* begin *
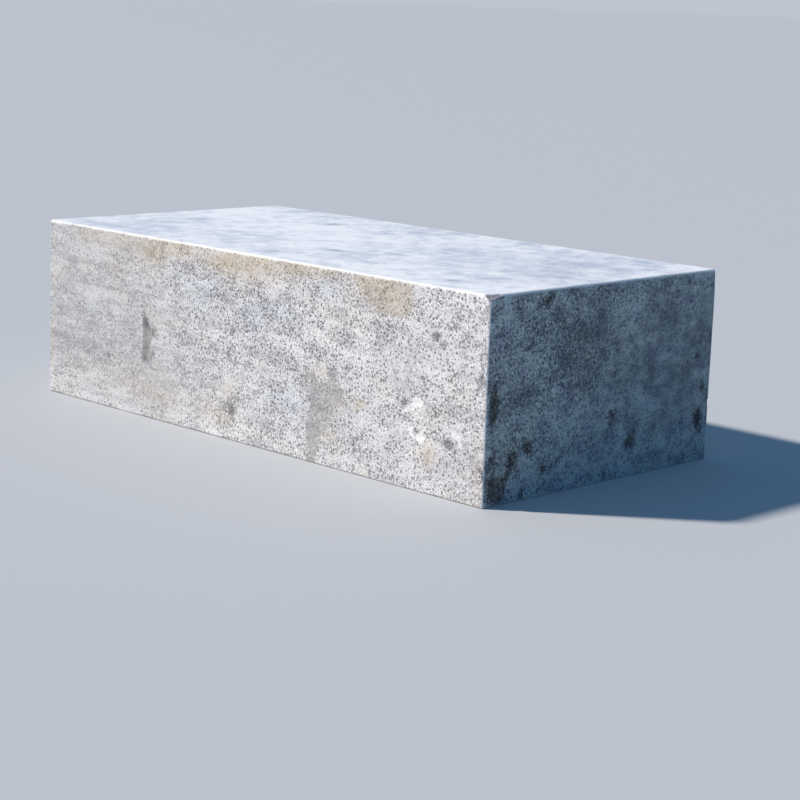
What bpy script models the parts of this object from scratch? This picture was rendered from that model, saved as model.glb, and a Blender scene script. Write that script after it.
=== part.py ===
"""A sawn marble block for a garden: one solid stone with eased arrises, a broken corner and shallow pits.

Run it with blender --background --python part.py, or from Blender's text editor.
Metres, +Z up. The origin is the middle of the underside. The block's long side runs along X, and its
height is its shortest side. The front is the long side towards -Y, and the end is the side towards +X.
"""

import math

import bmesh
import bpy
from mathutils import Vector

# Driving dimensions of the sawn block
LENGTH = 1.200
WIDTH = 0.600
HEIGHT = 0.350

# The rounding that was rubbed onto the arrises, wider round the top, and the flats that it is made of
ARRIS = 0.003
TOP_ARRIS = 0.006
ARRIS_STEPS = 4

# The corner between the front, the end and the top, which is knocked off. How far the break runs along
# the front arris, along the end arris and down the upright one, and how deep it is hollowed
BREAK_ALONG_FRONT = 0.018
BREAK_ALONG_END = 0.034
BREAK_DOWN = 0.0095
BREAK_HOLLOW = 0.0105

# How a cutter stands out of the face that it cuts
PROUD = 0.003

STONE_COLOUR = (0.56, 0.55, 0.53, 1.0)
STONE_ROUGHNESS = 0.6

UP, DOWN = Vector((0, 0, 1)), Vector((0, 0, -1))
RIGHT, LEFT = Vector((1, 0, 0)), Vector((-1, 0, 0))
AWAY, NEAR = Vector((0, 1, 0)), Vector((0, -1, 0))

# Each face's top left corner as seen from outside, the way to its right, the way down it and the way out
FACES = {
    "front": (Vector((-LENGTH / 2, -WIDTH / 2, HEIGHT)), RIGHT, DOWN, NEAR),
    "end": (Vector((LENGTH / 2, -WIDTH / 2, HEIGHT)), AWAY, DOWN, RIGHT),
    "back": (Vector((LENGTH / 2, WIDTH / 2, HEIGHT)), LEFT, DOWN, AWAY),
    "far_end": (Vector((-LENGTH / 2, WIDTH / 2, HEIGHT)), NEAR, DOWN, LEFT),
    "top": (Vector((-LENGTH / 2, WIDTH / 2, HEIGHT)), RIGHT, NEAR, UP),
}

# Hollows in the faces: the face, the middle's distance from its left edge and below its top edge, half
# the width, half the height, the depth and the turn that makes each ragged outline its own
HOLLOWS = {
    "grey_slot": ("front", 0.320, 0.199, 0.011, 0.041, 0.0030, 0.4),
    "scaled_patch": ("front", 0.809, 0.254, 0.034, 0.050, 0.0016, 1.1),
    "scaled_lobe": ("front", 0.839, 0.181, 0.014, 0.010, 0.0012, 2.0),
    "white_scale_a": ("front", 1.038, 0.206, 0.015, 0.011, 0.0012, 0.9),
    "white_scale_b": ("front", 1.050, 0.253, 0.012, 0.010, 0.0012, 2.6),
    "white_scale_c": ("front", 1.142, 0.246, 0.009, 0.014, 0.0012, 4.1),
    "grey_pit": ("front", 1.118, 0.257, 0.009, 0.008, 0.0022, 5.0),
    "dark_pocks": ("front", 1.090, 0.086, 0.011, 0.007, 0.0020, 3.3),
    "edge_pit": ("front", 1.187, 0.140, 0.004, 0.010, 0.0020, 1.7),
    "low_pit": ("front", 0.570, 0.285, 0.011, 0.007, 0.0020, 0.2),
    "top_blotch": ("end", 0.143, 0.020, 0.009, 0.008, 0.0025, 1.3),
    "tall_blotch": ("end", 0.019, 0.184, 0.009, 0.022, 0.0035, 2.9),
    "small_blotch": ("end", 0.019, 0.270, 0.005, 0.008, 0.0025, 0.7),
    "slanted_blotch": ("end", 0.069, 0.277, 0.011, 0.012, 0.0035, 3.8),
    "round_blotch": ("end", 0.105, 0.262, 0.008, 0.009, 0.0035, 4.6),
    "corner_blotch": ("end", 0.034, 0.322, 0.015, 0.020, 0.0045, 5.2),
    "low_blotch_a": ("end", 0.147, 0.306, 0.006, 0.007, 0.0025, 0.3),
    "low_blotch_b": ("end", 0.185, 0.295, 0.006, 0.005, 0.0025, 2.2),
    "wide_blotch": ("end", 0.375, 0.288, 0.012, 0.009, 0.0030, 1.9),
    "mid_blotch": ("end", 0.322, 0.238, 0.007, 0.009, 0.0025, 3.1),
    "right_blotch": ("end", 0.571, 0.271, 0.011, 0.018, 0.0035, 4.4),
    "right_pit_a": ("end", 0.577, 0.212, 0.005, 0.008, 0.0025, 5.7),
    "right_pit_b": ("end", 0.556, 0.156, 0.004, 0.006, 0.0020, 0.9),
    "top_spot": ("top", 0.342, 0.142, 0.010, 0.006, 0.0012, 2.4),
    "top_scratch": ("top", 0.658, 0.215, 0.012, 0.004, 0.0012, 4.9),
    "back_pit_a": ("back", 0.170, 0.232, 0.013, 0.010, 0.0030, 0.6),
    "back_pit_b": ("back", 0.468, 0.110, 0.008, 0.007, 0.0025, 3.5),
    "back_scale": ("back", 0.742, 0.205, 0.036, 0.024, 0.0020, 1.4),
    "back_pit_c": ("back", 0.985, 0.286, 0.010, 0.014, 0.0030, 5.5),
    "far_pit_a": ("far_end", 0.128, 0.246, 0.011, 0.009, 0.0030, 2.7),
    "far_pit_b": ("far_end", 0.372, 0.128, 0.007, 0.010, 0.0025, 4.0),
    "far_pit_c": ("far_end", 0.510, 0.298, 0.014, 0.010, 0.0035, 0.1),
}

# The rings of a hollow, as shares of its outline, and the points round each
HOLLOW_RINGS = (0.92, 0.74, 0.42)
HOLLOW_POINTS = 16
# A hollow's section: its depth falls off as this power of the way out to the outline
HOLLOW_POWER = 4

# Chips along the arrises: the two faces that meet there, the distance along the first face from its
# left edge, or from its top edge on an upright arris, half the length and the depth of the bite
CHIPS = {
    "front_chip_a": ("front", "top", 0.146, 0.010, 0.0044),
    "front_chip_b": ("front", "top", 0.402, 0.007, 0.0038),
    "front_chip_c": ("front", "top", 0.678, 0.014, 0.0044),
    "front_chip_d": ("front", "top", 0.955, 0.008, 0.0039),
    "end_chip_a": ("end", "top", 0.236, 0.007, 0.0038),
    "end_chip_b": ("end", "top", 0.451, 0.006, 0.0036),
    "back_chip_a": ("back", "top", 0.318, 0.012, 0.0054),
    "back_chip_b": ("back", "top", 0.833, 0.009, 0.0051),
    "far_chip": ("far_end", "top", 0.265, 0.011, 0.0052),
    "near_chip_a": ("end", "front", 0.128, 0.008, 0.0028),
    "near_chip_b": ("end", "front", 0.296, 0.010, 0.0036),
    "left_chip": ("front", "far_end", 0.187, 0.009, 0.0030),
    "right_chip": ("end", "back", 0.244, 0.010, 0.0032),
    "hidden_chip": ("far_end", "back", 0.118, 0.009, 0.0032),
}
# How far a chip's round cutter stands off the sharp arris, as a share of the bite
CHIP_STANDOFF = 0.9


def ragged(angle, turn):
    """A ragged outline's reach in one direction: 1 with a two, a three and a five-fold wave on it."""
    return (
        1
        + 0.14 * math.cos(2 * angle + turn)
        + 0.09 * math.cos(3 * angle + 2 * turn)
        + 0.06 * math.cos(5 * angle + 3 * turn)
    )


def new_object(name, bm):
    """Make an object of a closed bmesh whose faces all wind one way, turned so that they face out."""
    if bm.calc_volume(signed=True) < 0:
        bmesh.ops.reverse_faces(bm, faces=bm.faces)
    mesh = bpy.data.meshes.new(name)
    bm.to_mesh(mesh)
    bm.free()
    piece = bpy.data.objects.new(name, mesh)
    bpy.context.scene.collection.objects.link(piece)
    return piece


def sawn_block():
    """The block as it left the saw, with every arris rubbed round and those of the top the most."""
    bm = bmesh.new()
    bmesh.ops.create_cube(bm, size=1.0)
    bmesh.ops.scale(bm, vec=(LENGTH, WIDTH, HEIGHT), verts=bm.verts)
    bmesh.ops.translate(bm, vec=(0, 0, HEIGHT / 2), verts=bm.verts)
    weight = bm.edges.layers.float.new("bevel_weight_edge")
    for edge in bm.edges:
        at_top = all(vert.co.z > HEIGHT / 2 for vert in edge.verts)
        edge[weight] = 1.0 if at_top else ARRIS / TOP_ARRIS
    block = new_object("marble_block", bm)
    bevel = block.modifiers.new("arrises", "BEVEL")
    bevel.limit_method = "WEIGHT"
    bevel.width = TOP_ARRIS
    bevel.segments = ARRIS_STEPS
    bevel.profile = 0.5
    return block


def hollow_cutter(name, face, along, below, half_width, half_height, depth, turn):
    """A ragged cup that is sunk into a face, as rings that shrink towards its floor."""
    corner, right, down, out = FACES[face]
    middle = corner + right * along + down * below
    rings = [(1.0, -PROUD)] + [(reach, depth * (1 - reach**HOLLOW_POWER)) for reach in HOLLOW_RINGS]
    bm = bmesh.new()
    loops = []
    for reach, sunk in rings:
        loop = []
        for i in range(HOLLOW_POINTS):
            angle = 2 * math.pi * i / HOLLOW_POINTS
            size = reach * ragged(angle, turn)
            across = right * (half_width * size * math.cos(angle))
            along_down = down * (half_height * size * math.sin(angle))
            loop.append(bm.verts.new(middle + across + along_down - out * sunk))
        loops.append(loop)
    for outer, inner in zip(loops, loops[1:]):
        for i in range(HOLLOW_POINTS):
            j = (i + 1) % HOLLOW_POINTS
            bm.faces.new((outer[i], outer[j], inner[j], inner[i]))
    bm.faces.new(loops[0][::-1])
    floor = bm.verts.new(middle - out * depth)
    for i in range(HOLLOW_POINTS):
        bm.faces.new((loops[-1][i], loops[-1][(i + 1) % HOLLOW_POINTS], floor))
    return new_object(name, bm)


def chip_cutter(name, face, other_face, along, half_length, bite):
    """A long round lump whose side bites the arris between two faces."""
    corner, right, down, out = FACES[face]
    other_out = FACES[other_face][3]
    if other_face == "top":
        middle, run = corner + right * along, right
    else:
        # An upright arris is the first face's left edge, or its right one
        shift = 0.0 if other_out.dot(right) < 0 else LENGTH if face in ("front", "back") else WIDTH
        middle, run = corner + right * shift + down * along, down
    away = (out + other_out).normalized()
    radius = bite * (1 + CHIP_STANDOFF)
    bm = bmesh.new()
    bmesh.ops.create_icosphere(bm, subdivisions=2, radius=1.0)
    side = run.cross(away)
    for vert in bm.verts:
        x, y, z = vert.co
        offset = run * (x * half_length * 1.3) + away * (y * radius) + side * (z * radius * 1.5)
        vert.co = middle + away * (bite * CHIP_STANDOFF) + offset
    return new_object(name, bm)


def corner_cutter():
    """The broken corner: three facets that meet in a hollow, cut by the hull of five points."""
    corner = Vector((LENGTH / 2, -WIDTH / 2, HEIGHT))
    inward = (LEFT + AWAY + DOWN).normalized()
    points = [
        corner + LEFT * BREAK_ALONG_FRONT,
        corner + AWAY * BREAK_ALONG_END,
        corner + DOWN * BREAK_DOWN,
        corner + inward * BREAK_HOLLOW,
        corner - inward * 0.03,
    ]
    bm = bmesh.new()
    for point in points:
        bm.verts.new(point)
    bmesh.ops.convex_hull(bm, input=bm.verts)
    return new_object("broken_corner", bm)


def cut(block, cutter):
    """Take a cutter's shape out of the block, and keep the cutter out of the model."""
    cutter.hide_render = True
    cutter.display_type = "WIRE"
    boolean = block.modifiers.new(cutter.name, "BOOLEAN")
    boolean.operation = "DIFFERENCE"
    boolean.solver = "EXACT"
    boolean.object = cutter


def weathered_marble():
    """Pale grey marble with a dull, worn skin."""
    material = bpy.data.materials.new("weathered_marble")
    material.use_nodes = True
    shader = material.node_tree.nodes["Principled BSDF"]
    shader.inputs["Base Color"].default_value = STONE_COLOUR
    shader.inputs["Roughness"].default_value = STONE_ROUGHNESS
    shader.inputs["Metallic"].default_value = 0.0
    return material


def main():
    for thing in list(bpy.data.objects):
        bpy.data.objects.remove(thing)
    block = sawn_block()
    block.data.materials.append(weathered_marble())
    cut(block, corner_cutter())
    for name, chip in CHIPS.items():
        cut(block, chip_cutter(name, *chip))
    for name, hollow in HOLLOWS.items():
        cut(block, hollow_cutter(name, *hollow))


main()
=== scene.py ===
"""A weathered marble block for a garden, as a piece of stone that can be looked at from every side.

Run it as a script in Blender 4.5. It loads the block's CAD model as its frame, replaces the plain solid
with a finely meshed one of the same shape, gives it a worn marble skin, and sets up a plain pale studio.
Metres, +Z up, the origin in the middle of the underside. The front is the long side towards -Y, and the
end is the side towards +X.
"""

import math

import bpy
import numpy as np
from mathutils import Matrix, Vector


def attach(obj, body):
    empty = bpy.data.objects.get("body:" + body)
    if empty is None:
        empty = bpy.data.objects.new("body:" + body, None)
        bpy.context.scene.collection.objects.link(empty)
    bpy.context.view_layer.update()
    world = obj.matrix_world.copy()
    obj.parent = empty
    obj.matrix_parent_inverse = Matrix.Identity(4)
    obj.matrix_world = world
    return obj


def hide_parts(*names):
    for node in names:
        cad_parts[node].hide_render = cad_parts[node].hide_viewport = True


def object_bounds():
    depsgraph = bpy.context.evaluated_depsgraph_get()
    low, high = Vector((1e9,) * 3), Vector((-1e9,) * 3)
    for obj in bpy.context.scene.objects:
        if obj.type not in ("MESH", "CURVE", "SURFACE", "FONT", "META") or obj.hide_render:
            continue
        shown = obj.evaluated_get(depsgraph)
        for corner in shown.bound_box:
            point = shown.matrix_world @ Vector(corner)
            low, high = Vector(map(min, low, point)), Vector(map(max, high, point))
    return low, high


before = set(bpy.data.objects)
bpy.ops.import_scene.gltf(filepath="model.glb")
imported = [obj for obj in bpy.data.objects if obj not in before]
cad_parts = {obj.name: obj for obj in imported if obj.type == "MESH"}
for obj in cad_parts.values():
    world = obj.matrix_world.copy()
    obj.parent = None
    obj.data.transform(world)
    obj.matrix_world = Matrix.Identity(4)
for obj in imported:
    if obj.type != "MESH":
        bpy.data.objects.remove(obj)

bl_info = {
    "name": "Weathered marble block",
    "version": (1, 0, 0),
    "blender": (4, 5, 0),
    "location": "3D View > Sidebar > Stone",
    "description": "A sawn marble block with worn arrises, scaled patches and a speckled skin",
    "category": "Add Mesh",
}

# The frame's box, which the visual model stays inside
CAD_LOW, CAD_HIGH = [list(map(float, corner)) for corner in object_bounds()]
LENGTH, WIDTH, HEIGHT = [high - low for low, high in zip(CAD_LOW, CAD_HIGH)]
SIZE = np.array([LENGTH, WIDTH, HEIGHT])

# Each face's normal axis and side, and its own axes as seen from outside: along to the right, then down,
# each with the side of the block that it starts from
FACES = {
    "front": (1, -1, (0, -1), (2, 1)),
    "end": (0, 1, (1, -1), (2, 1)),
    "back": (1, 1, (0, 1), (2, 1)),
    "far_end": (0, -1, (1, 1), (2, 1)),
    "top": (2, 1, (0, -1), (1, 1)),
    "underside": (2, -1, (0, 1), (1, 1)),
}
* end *
**WHAT IS REQUIRED**
Retype, in the same exact form, the lines of the material above from the line holding "material.use_nodes = True" through the line holding "shown = obj.evaluated_get(depsgraph)".

**COMPLETE OUTPUT**
    material.use_nodes = True
    shader = material.node_tree.nodes["Principled BSDF"]
    shader.inputs["Base Color"].default_value = STONE_COLOUR
    shader.inputs["Roughness"].default_value = STONE_ROUGHNESS
    shader.inputs["Metallic"].default_value = 0.0
    return material


def main():
    for thing in list(bpy.data.objects):
        bpy.data.objects.remove(thing)
    block = sawn_block()
    block.data.materials.append(weathered_marble())
    cut(block, corner_cutter())
    for name, chip in CHIPS.items():
        cut(block, chip_cutter(name, *chip))
    for name, hollow in HOLLOWS.items():
        cut(block, hollow_cutter(name, *hollow))


main()
=== scene.py ===
"""A weathered marble block for a garden, as a piece of stone that can be looked at from every side.

Run it as a script in Blender 4.5. It loads the block's CAD model as its frame, replaces the plain solid
with a finely meshed one of the same shape, gives it a worn marble skin, and sets up a plain pale studio.
Metres, +Z up, the origin in the middle of the underside. The front is the long side towards -Y, and the
end is the side towards +X.
"""

import math

import bpy
import numpy as np
from mathutils import Matrix, Vector


def attach(obj, body):
    empty = bpy.data.objects.get("body:" + body)
    if empty is None:
        empty = bpy.data.objects.new("body:" + body, None)
        bpy.context.scene.collection.objects.link(empty)
    bpy.context.view_layer.update()
    world = obj.matrix_world.copy()
    obj.parent = empty
    obj.matrix_parent_inverse = Matrix.Identity(4)
    obj.matrix_world = world
    return obj


def hide_parts(*names):
    for node in names:
        cad_parts[node].hide_render = cad_parts[node].hide_viewport = True


def object_bounds():
    depsgraph = bpy.context.evaluated_depsgraph_get()
    low, high = Vector((1e9,) * 3), Vector((-1e9,) * 3)
    for obj in bpy.context.scene.objects:
        if obj.type not in ("MESH", "CURVE", "SURFACE", "FONT", "META") or obj.hide_render:
            continue
        shown = obj.evaluated_get(depsgraph)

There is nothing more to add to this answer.